When the Earth was formed, the sun was about 30 per cent less bright than it was now and as it gets brighter, the Earth's atmosphere will become "optically thick," he said.
It means, Goldblatt said, that only the top of the atmosphere can radiate head out into space, while Earth's surface gets very hot.
"It's like turning the taps on in the bath, but putting the plug in. The bath will get so full it will overflow, and in the same way if we have an optically thick atmosphere, the surface will just keep getting hotter and hotter and hotter, until the entire ocean evaporates.
"That certainly won't be healthy for us," he added.
The heat, which would reach about 1,100 C, would be enough to do away with life on Earth, he said.

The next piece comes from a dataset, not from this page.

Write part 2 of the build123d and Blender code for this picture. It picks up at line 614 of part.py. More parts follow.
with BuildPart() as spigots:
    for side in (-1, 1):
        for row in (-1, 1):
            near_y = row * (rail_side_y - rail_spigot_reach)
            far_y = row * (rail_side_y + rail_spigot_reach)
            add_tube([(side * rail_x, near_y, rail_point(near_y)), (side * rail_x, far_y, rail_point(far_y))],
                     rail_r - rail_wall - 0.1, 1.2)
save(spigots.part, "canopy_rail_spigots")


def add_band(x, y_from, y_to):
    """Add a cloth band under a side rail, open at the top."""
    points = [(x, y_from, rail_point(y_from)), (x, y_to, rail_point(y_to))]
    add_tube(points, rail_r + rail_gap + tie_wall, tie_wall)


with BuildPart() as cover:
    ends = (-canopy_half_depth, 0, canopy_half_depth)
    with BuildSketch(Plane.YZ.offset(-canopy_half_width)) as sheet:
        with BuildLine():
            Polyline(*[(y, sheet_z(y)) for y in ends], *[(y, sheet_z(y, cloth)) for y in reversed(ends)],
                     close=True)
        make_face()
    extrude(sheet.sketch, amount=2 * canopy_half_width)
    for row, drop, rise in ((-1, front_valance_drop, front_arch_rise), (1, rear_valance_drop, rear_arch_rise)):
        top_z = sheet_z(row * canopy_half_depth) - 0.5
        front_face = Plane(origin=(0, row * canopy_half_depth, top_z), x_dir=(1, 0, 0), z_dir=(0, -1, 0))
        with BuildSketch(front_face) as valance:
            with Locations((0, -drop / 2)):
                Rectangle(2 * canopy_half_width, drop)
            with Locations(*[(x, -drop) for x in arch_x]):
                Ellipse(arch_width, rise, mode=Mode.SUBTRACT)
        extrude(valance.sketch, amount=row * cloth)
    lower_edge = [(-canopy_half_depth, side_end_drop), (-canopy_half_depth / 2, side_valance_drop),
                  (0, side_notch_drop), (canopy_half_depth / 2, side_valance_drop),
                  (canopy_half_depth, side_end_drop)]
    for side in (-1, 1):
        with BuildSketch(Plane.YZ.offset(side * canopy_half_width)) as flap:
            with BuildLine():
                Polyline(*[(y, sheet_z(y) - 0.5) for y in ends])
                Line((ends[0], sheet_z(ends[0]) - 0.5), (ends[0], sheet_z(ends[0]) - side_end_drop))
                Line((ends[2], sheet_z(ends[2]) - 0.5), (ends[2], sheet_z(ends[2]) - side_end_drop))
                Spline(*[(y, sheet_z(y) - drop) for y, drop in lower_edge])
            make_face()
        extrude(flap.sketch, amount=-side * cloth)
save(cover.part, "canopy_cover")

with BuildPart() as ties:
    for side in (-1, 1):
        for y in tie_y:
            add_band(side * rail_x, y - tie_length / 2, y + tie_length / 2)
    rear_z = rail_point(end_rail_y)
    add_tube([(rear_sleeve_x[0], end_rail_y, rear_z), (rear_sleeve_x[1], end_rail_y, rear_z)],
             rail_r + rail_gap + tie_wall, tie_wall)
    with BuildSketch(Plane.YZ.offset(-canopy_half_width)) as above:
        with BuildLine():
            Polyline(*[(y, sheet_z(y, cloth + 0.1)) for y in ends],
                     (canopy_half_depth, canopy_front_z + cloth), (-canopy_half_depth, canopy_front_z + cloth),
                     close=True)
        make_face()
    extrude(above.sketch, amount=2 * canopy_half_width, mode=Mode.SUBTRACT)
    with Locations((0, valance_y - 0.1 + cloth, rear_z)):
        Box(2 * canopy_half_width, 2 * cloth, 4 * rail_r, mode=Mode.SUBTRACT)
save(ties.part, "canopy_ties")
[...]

"Everything would be truly cooked."
Goldblatt said scientists believe the same thing happened on the planet Venus about two to four billion years ago.
Of course, he said that wouldn't take into account nuclear war or massive asteroid impacts in the next half billion years that could cut short that prediction.
Last year, California preacher and doomsday prophet Harold Camping predicted the end of the world would be in May and when that deadline passed, he said Earth's obliteration would actually be in Oct 21, 2011.
While the Mayan calendar runs out Dec. 21 this year, experts on the Mayan culture have since disputed that the culture predicted the end of the world.
None of those predictions fazes Goldblatt.
"I'm happy to book a flight to go back and see my folks next Christmas," he chuckled.
"There are other things that we should worry about. We should worry about the effect we have the environment...We should worry about how we behave to our neighbours."